REDEMPTION indicates delinquencies that occur in states having redemption statutes. These laws provide the option to recover a foreclosed property for some period after the fact by payment of principal balance and all costs. From the lenders' perspective redemption rights are equivalent to a conditional lien which raises liquidation costs because marketing is more difficult.3 Thus longer REDEMPTION periods impose additional costs on lenders which increases the incentive for a cooperative resolution. With resolution by PRESALE or DEED, redemption rights are suspended.
DEFICIENCY identifies defaults that occur in states having laws that permit judgment liens to satisfy foreclosure sale deficiencies. Because lenders have the right to recover all administrative, legal, marketing, and other costs, there is an incentive for the borrower to cooperate with the lender. Thus there is a greater likelihood of resolution by PRESALE or DEED. However states having deficiency provisions are predicted to increase the probability that the borrower will seek bankruptcy protection. This is because bankruptcy settlements usually result in the discharge of deficiencies. In effect, the discharge feature of the bankruptcy code has the effect of nullifying deficiency recovery provisions.

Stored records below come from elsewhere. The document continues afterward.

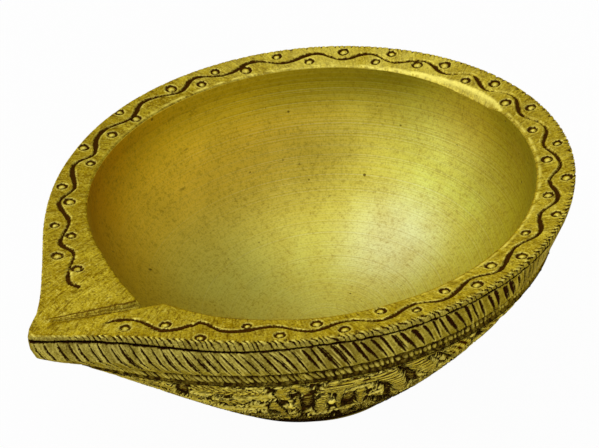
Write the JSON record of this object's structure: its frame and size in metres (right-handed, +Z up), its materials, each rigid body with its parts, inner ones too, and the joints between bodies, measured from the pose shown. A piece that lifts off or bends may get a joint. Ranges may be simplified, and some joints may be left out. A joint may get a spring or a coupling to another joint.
{
  "type": "spouted oil lamp",
  "caption": "Small cast brass oil lamp with a round bowl, a flat engraved rim drawn out to a pointed wick spout, carved sides and a small flat foot.",
  "frame": {"origin": "centre of the foot's flat underside", "axes": "+Z up through the bowl, -Y towards the tip of the spout, +X to the right of someone who looks along +Y"},
  "size_m": [0.115, 0.1338, 0.0487],
  "materials": {
    "engraved_brass": "filed and engraved cast brass, satin, with dark tarnish in the cuts",
    "carved_brass": "chased cast brass, satin on the high spots and dark in the recesses",
    "turned_brass": "brass turned on a lathe, satin, with fine rings and small pits"
  },
  "bodies": {
    "root": {"rim_plate": "engraved_brass", "slant_band": "engraved_brass", "bead_band": "carved_brass", "carved_shell": "carved_brass", "bowl_liner": "turned_brass", "foot_disc": "turned_brass"}
  },
  "joints": []
}
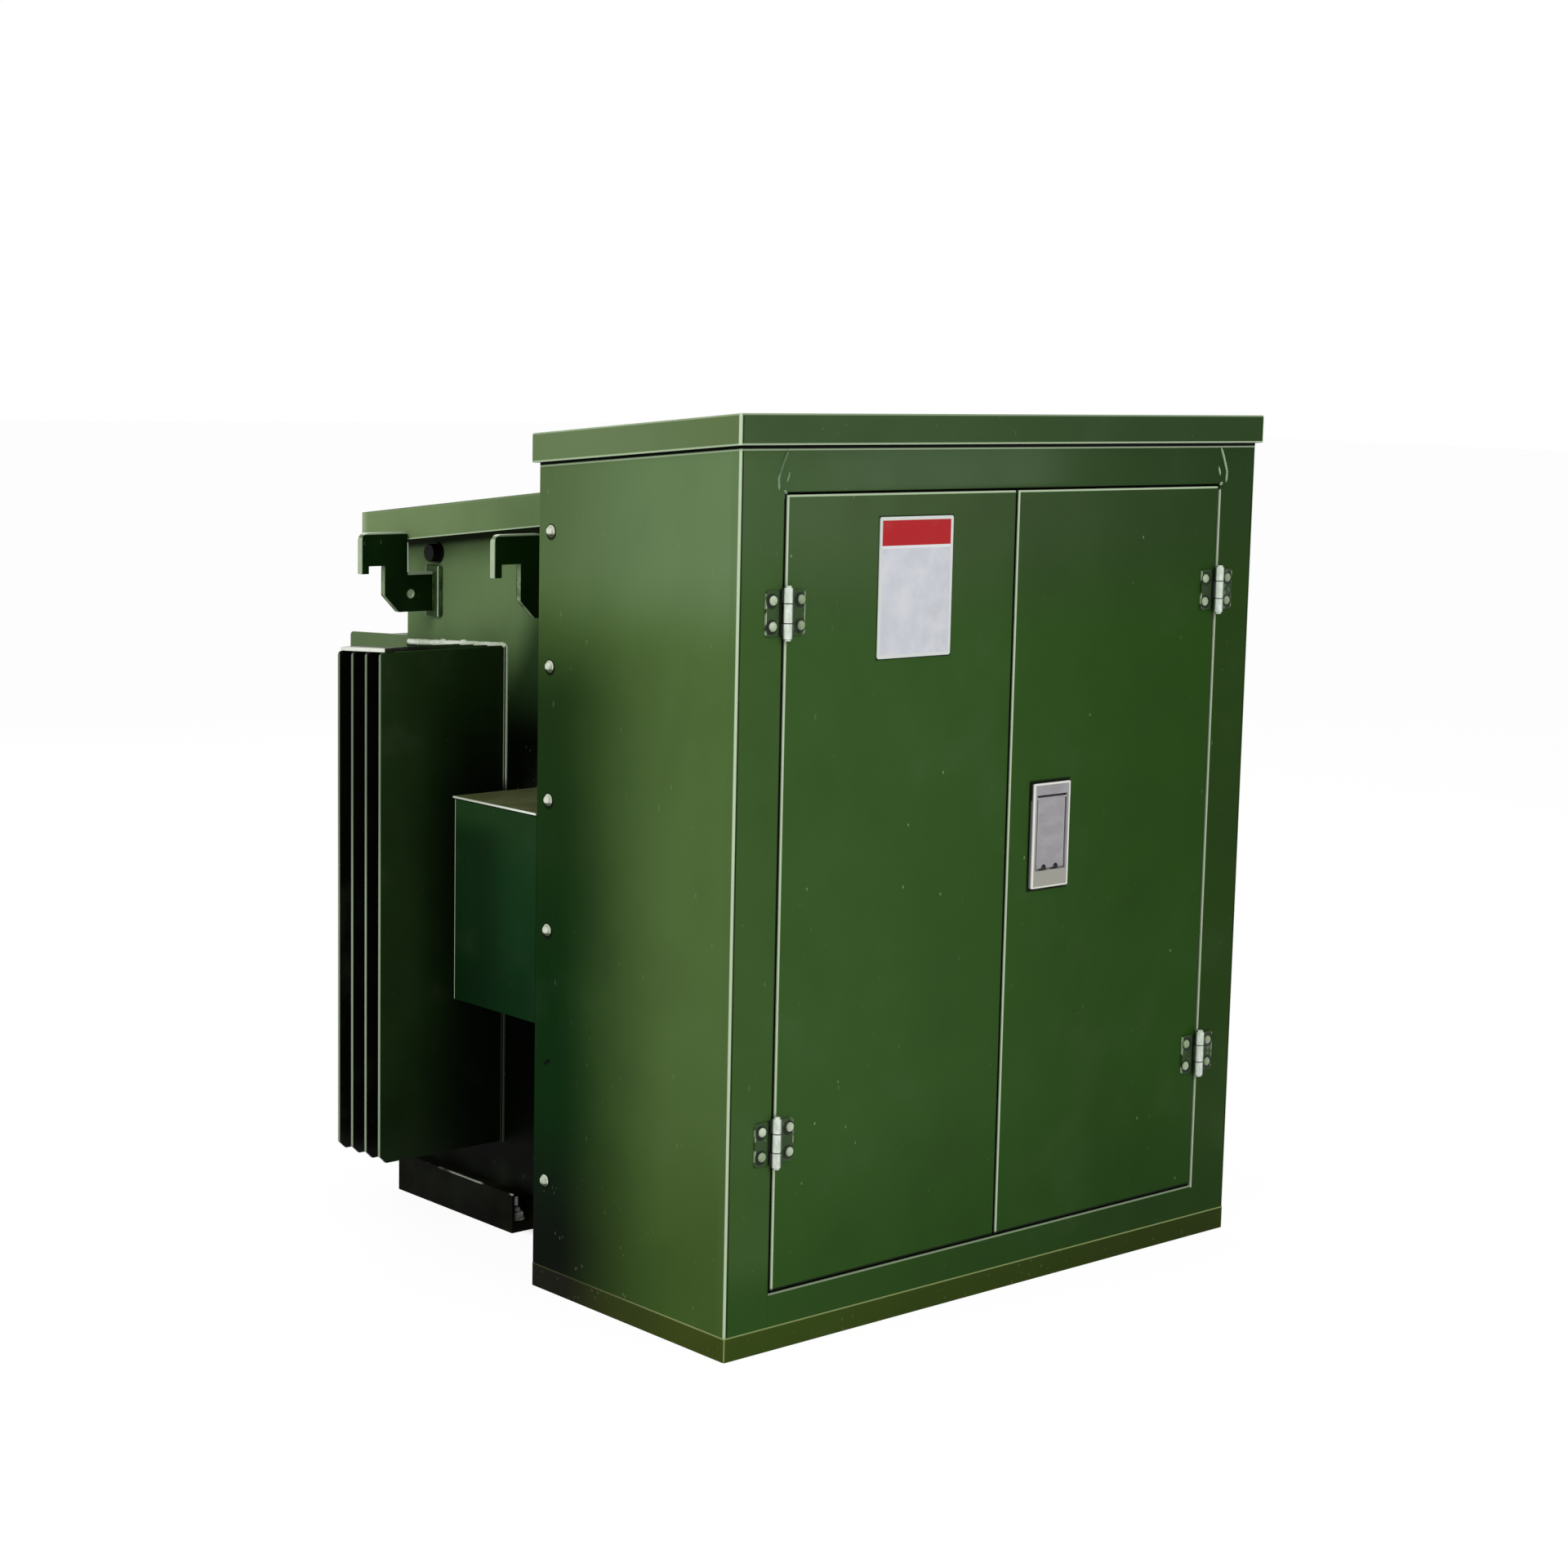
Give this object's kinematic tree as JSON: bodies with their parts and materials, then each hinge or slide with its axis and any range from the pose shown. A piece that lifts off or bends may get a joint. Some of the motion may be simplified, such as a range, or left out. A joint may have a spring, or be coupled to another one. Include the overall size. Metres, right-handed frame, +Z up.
{
  "type": "pad-mounted power transformer",
  "caption": "Oil-filled power transformer for a ground pad: a terminal cabinet with two hinged doors in front of a finned tank with lifting hooks.",
  "frame": {"origin": "on the ground, in the middle of the overall width and depth", "axes": "+Z up, +X to the right seen from the doors, +Y from the doors towards the tank"},
  "size_m": [1.716, 1.712, 1.8496],
  "materials": {
    "cabinet_paint": "semi-gloss green enamel, dusty and lightly scratched",
    "strip_paint": "green enamel gone olive with splashed soil",
    "door_paint": "semi-gloss green enamel",
    "tank_paint": "semi-gloss green enamel",
    "fin_paint": "dark green enamel",
    "box_paint": "blue-green enamel",
    "base_paint": "near black enamel, sooty",
    "hinge_steel": "satin stainless steel with thin overspray",
    "lock_steel": "satin stainless steel",
    "sign_sheet": "white enamelled sheet with a red band",
    "epoxy": "brown cast epoxy",
    "tinned_copper": "tinned copper, satin"
  },
  "bodies": {
    "housing": {"roof": "cabinet_paint", "side_panel_left": "cabinet_paint", "side_panel_right": "cabinet_paint", "jamb_left": "cabinet_paint", "jamb_right": "cabinet_paint", "header": "cabinet_paint", "sill": "cabinet_paint", "base_strip_front": "strip_paint", "base_strip_left": "strip_paint", "base_strip_right": "strip_paint", "hinge_frame_left": "hinge_steel", "hinge_frame_right": "hinge_steel", "bulkhead": "tank_paint", "bolt_flanges": "tank_paint", "tank_body": "tank_paint", "tank_flange": "tank_paint", "tank_cover": "tank_paint", "fin_bank_left": "fin_paint", "fin_bank_right": "fin_paint", "fin_bank_rear": "fin_paint", "fin_panels": "fin_paint", "fin_tie_bars": "fin_paint", "lifting_hooks_left": "fin_paint", "lifting_hooks_right": "fin_paint", "hook_pads": "fin_paint", "filling_plug": "base_paint", "side_box_left": "box_paint", "side_box_right": "box_paint", "side_box_lids": "box_paint", "base_rail_left": "base_paint", "base_rail_right": "base_paint", "base_cross_members": "base_paint", "tie_down_lugs": "base_paint", "compartment_barrier": "tank_paint", "hv_bushings": "epoxy", "lv_bushings": "epoxy", "lv_terminals": "tinned_copper", "ground_pads": "tinned_copper"},
    "left_door": {"door_left": "door_paint", "hinge_door_left": "hinge_steel", "sign_plate": "sign_sheet"},
    "right_door": {"door_right": "door_paint", "hinge_door_right": "hinge_steel", "lock_frame": "lock_steel"},
    "lock_flap": {"lock_flap": "lock_steel"}
  },
  "joints": [
    {"name": "left_door_hinge", "type": "hinge", "parent": "housing", "child": "left_door", "pos_m": [-0.6325, -0.846, 0.949], "axis": [0, 0, -1], "range_deg": [0, 120]},
    {"name": "right_door_hinge", "type": "hinge", "parent": "housing", "child": "right_door", "pos_m": [0.6325, -0.846, 0.949], "axis": [0, 0, 1], "range_deg": [0, 120]},
    {"name": "lock_flap_hinge", "type": "hinge", "parent": "right_door", "child": "lock_flap", "pos_m": [0.125, -0.8405, 1.0503], "axis": [-1, 0, 0], "range_deg": [0, 75]}
  ]
}
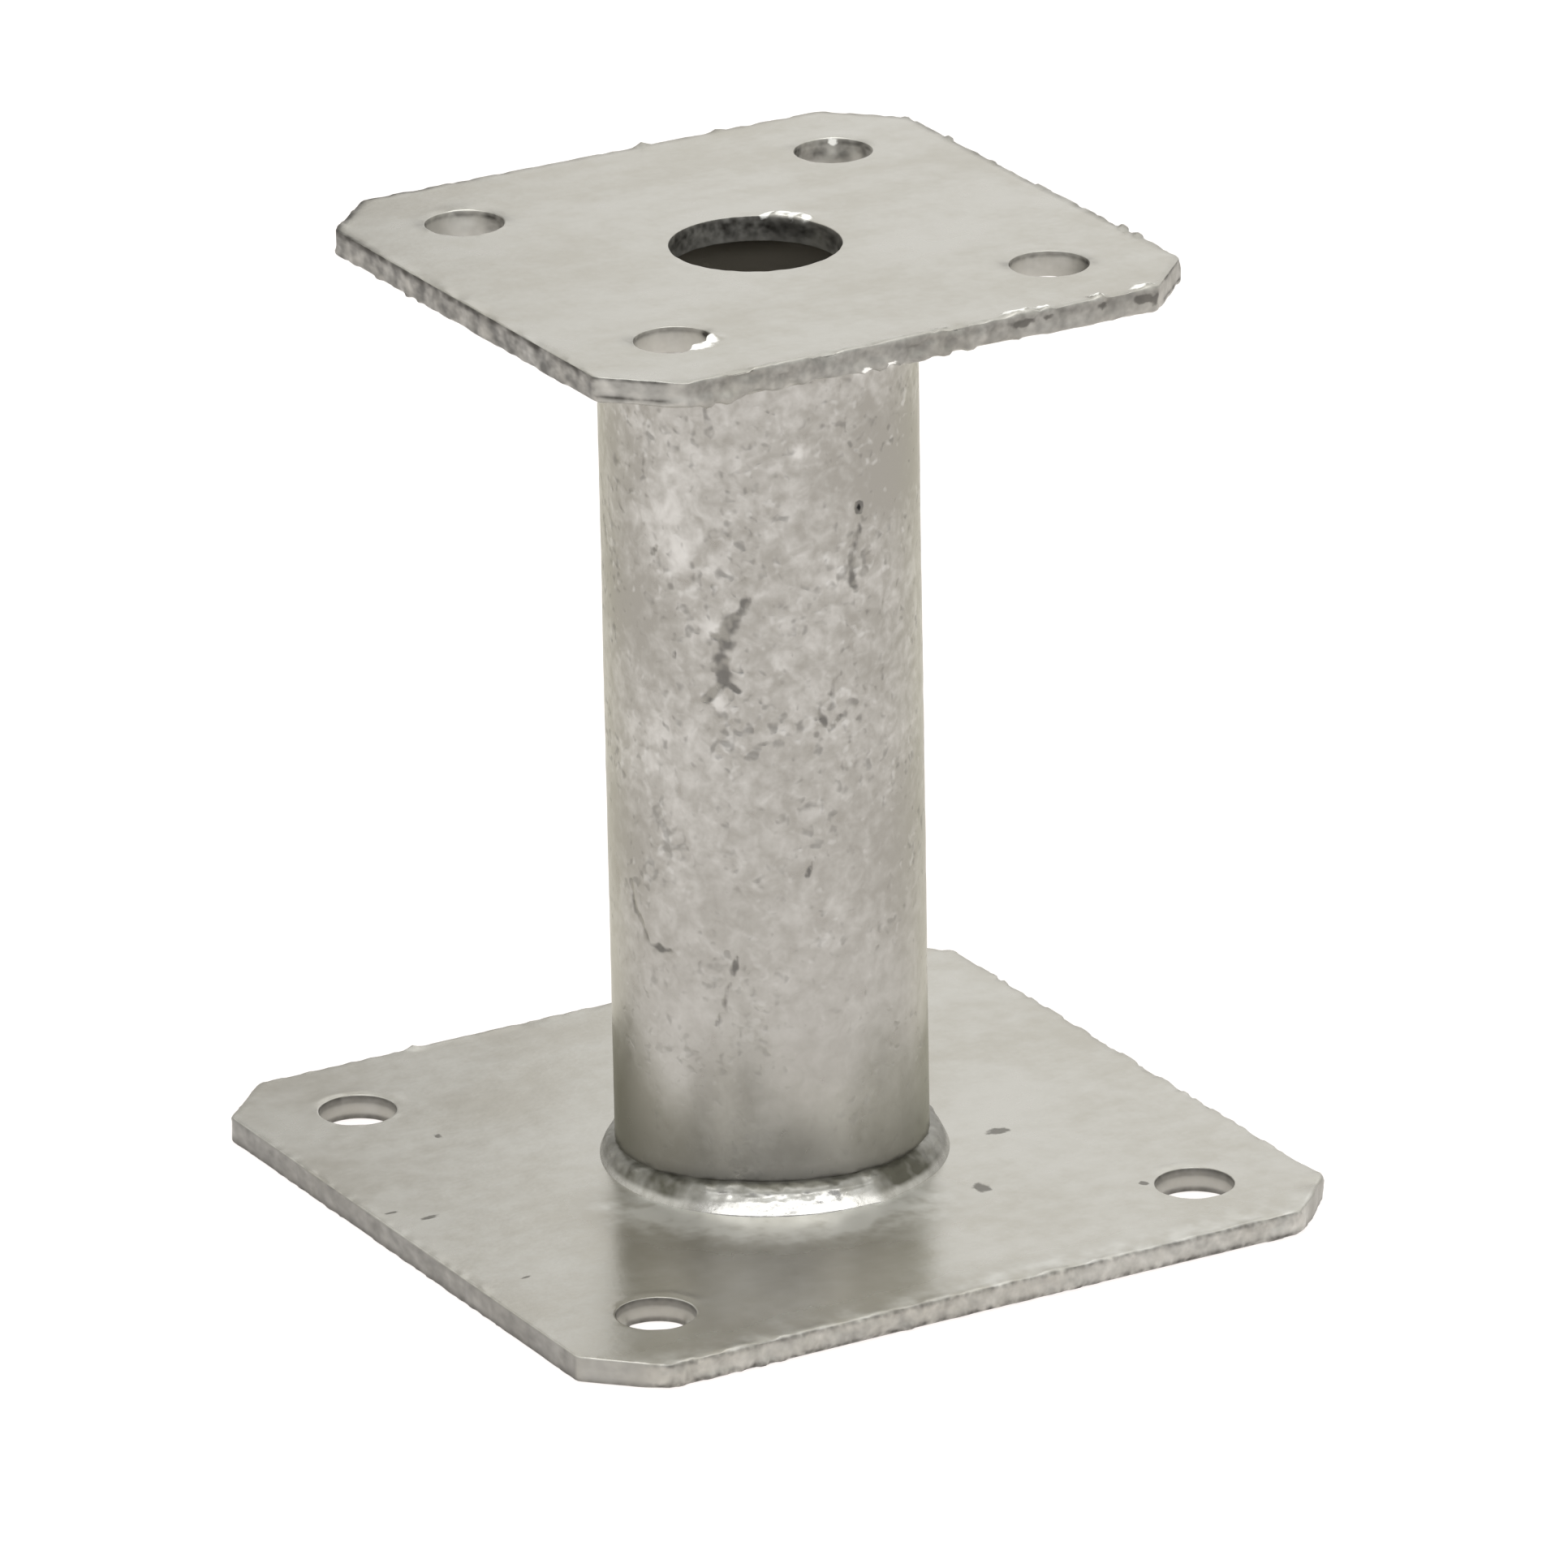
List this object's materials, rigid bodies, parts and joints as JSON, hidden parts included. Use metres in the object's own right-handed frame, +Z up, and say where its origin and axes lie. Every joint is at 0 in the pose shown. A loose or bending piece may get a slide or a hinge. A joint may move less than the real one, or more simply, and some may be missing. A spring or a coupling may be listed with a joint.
{
  "type": "column base plate",
  "caption": "Galvanised steel standoff base for a column: a wide bolt-down plate and a smaller carrying plate with corner bolt holes and a centre hole, welded to the ends of a short tube.",
  "frame": {"origin": "centre of the base plate's underside, on the tube's axis", "axes": "+Z up along the tube towards the smaller top plate; X and Y square to the plates' sides"},
  "size_m": [0.13, 0.13, 0.15],
  "materials": {
    "galvanised_plate": "satin hot-dip zinc over rolled sheet",
    "galvanised_tube": "mottled hot-dip zinc over tube",
    "galvanised_weld": "lumpy hot-dip zinc over a weld bead"
  },
  "bodies": {
    "root": {"base_plate": "galvanised_plate", "column_tube": "galvanised_tube", "top_plate": "galvanised_plate", "base_weld": "galvanised_weld", "top_weld": "galvanised_weld"}
  },
  "joints": []
}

The variable BALANCE indicates the amount of the unpaid principal balance. A larger BALANCE increases the incentive for lenders to seek a cooperative resolution because of the increased losses on the nonperforming loan. PER CA PINC proxies for the overall economic strength of the region and the unknown income of the borrower at the time of default. Higher PERCAPINC values correlate with increased housing demand and the likelihood of the PRESALE choice is higher. In addition, insofar as PERCAPINC proxies for individual earnings, the probability of BANKRUPT is predicted to be lower. The rationale is that a stronger economy and increased individual earning potential raises the costs of bankruptcy, which may include reduced employment opportunities. FLORIDA and TEXAS are included in the model to control for housing market conditions that were specific to these states. The economic conditions and the magnitude of defaults in these states increases the likelihood of resolution by BANKRUPT and FORECLOSE relative to the entire sample.
TIME is included in the model to control for the effect of the length of time since default: a longer TIME increases the likelihood of resolution by standard foreclosure (FORECLOSE). Exhibit 1 lists the predicted relationship for each of the variables included in the model.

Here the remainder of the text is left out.